* start *
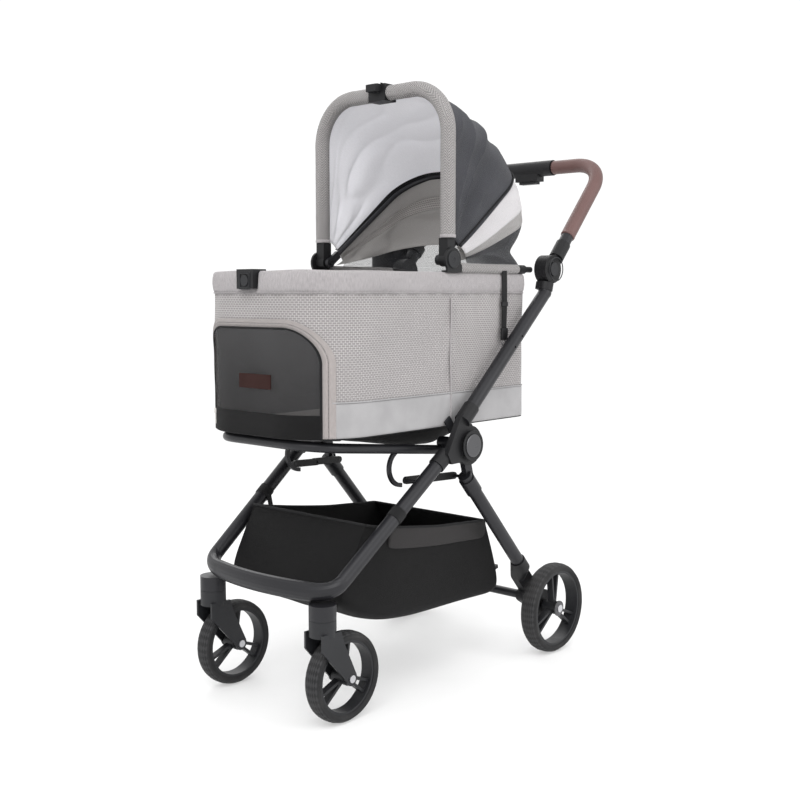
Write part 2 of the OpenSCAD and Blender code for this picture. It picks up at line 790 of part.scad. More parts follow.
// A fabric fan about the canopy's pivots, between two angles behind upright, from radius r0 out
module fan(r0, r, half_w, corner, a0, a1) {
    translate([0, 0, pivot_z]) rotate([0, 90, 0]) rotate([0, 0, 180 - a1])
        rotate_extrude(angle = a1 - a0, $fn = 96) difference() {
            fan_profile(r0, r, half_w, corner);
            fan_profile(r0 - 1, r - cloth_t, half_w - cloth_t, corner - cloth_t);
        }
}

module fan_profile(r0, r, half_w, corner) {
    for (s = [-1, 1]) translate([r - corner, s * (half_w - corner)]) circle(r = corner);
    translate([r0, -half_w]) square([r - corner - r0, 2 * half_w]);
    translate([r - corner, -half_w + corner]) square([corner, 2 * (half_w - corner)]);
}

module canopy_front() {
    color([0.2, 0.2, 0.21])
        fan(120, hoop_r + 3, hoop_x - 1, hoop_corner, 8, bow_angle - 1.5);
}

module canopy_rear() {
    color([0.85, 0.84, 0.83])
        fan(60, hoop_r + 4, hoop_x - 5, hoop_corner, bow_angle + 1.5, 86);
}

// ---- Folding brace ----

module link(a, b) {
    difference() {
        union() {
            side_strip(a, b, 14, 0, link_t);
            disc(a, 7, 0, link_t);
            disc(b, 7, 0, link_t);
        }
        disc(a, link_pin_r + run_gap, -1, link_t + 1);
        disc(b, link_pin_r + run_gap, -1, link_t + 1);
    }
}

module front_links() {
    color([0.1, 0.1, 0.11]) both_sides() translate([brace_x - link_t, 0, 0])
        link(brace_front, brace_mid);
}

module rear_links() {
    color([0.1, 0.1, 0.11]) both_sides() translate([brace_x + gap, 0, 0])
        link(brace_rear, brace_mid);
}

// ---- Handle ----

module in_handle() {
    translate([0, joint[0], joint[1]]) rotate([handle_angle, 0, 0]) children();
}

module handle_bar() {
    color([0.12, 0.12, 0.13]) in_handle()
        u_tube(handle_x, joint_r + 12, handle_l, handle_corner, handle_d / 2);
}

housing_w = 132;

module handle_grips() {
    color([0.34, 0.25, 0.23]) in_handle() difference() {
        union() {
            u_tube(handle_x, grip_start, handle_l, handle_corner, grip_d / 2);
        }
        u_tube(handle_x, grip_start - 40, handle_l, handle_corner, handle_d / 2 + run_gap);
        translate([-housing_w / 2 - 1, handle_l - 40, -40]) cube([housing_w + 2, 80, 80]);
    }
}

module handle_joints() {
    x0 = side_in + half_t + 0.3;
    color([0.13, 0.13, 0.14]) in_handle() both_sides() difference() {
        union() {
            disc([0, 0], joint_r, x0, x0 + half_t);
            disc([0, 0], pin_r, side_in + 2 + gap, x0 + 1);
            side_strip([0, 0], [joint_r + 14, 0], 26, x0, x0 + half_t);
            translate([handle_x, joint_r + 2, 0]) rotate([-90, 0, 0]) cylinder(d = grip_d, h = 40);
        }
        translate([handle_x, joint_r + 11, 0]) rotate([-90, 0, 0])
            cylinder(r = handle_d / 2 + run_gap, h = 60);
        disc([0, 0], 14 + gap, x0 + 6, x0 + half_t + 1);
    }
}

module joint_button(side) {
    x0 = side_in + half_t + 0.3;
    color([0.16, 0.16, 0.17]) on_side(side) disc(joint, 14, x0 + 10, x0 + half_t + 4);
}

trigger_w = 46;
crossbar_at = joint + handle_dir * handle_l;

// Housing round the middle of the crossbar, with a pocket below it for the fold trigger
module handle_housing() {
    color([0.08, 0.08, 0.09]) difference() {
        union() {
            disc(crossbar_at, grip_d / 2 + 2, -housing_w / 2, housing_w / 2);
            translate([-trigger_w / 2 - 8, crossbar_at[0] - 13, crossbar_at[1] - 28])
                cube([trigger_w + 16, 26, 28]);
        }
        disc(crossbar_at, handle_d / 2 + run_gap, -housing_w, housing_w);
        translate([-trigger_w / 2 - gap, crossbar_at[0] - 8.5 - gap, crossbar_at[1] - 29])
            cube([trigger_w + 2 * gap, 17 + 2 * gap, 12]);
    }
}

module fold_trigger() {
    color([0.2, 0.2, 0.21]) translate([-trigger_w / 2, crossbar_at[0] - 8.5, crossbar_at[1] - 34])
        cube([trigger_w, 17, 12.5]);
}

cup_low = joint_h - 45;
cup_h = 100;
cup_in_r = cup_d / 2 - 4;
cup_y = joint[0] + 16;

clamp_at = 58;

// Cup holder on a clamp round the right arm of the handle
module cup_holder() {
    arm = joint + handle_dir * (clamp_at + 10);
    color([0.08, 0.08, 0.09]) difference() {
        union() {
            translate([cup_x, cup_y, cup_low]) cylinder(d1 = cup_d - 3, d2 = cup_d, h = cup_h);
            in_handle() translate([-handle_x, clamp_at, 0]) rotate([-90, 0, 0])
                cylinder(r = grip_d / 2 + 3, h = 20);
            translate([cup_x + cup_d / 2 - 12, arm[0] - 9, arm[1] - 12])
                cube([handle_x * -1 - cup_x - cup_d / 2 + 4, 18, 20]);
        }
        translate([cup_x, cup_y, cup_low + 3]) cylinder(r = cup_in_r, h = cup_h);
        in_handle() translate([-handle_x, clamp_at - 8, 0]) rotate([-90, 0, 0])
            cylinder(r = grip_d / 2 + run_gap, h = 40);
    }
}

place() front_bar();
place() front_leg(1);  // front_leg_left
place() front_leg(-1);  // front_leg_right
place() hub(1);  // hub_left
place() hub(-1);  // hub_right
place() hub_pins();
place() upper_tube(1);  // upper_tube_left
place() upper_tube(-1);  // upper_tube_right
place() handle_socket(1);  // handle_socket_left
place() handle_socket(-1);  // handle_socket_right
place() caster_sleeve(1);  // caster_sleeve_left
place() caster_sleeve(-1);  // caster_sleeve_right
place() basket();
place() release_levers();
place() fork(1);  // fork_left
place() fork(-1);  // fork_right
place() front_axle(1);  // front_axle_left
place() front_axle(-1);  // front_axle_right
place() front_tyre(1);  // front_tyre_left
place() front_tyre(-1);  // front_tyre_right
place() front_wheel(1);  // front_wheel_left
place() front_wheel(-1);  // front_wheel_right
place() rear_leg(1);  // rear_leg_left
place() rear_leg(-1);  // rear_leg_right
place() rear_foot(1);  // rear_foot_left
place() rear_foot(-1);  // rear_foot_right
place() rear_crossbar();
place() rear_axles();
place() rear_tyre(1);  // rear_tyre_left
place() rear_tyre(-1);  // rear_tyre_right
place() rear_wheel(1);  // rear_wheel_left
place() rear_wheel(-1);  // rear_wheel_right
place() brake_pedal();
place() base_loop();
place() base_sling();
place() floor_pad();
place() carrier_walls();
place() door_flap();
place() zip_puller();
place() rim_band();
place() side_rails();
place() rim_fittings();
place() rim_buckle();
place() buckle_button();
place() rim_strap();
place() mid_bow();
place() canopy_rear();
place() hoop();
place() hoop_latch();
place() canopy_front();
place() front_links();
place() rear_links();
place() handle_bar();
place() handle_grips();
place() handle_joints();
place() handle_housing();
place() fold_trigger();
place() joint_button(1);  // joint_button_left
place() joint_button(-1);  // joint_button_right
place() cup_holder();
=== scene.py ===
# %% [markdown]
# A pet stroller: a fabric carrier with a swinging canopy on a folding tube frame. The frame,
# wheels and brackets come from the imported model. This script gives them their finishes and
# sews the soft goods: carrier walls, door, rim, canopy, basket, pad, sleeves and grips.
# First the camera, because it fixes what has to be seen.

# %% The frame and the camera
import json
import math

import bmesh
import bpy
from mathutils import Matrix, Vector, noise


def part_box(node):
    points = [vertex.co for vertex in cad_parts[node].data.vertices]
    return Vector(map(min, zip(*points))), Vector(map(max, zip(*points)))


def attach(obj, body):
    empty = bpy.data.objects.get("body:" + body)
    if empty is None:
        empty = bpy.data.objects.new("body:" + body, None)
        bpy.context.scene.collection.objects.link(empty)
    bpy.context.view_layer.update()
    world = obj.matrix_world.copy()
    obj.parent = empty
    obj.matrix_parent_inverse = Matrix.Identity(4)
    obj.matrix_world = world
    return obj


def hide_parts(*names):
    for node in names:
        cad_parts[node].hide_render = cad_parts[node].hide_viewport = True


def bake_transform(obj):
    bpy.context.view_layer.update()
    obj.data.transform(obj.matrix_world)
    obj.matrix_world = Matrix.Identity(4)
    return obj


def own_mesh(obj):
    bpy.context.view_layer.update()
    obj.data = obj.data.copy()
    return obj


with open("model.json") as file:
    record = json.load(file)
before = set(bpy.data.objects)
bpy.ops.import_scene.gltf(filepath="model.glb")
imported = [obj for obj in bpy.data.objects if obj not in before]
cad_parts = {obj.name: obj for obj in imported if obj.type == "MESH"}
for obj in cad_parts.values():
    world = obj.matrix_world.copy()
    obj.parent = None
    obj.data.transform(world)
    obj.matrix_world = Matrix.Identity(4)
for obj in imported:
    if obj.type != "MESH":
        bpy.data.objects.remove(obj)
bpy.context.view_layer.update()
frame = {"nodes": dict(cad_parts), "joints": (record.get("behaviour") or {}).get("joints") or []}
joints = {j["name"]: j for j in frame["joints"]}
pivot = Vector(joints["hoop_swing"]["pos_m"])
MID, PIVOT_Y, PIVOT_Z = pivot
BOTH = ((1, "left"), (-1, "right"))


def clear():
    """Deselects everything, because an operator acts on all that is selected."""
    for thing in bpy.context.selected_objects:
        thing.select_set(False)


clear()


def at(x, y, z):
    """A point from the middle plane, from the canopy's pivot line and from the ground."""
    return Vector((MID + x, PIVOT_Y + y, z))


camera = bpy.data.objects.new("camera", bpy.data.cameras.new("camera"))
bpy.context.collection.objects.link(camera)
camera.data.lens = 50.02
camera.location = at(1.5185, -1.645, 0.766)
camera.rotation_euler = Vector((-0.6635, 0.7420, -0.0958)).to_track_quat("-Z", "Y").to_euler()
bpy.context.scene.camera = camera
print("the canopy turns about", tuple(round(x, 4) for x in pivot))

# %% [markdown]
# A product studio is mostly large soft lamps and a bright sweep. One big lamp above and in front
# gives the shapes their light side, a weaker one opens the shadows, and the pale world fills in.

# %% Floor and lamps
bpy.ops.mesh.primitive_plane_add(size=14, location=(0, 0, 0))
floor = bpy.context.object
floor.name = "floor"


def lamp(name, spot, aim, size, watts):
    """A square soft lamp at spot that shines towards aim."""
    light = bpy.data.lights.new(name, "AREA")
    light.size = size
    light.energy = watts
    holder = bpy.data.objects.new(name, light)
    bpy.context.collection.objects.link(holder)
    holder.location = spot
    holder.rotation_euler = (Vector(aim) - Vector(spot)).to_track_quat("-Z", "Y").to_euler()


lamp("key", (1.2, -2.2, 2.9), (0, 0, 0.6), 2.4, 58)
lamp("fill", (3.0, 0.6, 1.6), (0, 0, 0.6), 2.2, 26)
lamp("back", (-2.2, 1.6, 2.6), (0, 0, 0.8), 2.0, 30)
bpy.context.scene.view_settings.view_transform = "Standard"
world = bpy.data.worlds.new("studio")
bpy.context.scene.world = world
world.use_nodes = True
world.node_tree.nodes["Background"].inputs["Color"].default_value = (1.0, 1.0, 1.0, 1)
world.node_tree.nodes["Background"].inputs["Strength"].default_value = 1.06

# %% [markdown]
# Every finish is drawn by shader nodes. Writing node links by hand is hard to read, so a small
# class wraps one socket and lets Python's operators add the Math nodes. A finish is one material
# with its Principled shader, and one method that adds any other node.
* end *
*What is expected*: In the listing above, locate the line containing "place() rim_fittings();" and the line containing "obj.data = obj.data.copy()", then transcribe both and every line between them verbatim.

*Exercise solution*:
place() rim_fittings();
place() rim_buckle();
place() buckle_button();
place() rim_strap();
place() mid_bow();
place() canopy_rear();
place() hoop();
place() hoop_latch();
place() canopy_front();
place() front_links();
place() rear_links();
place() handle_bar();
place() handle_grips();
place() handle_joints();
place() handle_housing();
place() fold_trigger();
place() joint_button(1);  // joint_button_left
place() joint_button(-1);  // joint_button_right
place() cup_holder();
=== scene.py ===
# %% [markdown]
# A pet stroller: a fabric carrier with a swinging canopy on a folding tube frame. The frame,
# wheels and brackets come from the imported model. This script gives them their finishes and
# sews the soft goods: carrier walls, door, rim, canopy, basket, pad, sleeves and grips.
# First the camera, because it fixes what has to be seen.

# %% The frame and the camera
import json
import math

import bmesh
import bpy
from mathutils import Matrix, Vector, noise


def part_box(node):
    points = [vertex.co for vertex in cad_parts[node].data.vertices]
    return Vector(map(min, zip(*points))), Vector(map(max, zip(*points)))


def attach(obj, body):
    empty = bpy.data.objects.get("body:" + body)
    if empty is None:
        empty = bpy.data.objects.new("body:" + body, None)
        bpy.context.scene.collection.objects.link(empty)
    bpy.context.view_layer.update()
    world = obj.matrix_world.copy()
    obj.parent = empty
    obj.matrix_parent_inverse = Matrix.Identity(4)
    obj.matrix_world = world
    return obj


def hide_parts(*names):
    for node in names:
        cad_parts[node].hide_render = cad_parts[node].hide_viewport = True


def bake_transform(obj):
    bpy.context.view_layer.update()
    obj.data.transform(obj.matrix_world)
    obj.matrix_world = Matrix.Identity(4)
    return obj


def own_mesh(obj):
    bpy.context.view_layer.update()
    obj.data = obj.data.copy()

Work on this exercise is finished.